> _Directions_: Lines that include the word "parts" are the ones to copy.

> _Information supplied_:
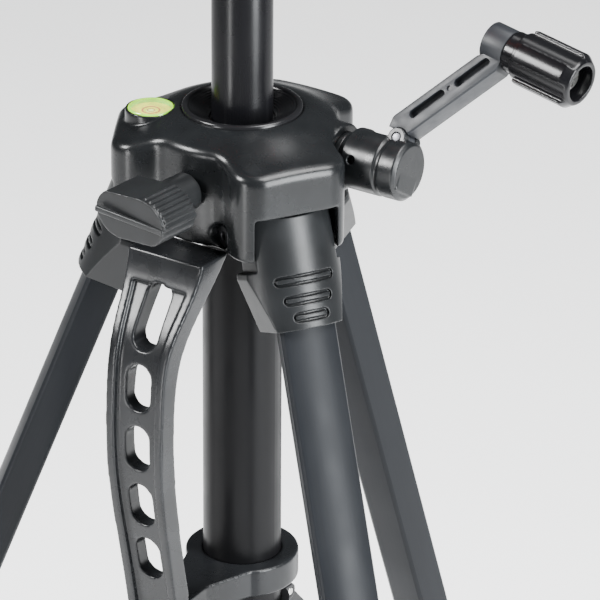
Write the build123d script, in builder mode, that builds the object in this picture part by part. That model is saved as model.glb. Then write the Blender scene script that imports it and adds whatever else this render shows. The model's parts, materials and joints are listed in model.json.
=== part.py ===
from build123d import *
import os
from math import cos, hypot, pi, radians, sin

os.makedirs("parts", exist_ok=True)

# Laser level on a geared tripod, standing with its legs spread and their lower sections pushed in.
# Frame: origin on the floor under the column's axis, +Z up, -Y the front with the lock knob and
# the carry handle, +X the side with the crank. Millimetres and degrees.

# ---- Driving dimensions ----
LEGS = {"right": -30, "left": -150, "rear": 90}  # direction of each leg seen from above
spread = 21.3  # leg's tilt from the vertical

column_r = 12.5
column_length = 236
column_raise = 92  # height of the column's top over the canopy
sleeve_r = 16.4
sleeve_wall = 1.6
sleeve_top = -28  # heights below are measured from the canopy's top ring
sleeve_bottom = -254

canopy_depth = 46
lobe_reach = 52
lobe_half = 24.5
lobe_corner = 11
notch_r = 39.2
channel_half = 18.4  # gap for a leg's knuckle, half of its width
channel_inner = 20.8
skirt_z = -27.5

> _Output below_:
Write the build123d script, in builder mode, that builds the object in this picture part by part. That model is saved as model.glb. Then write the Blender scene script that imports it and adds whatever else this render shows. The model's parts, materials and joints are listed in model.json.
os.makedirs("parts", exist_ok=True)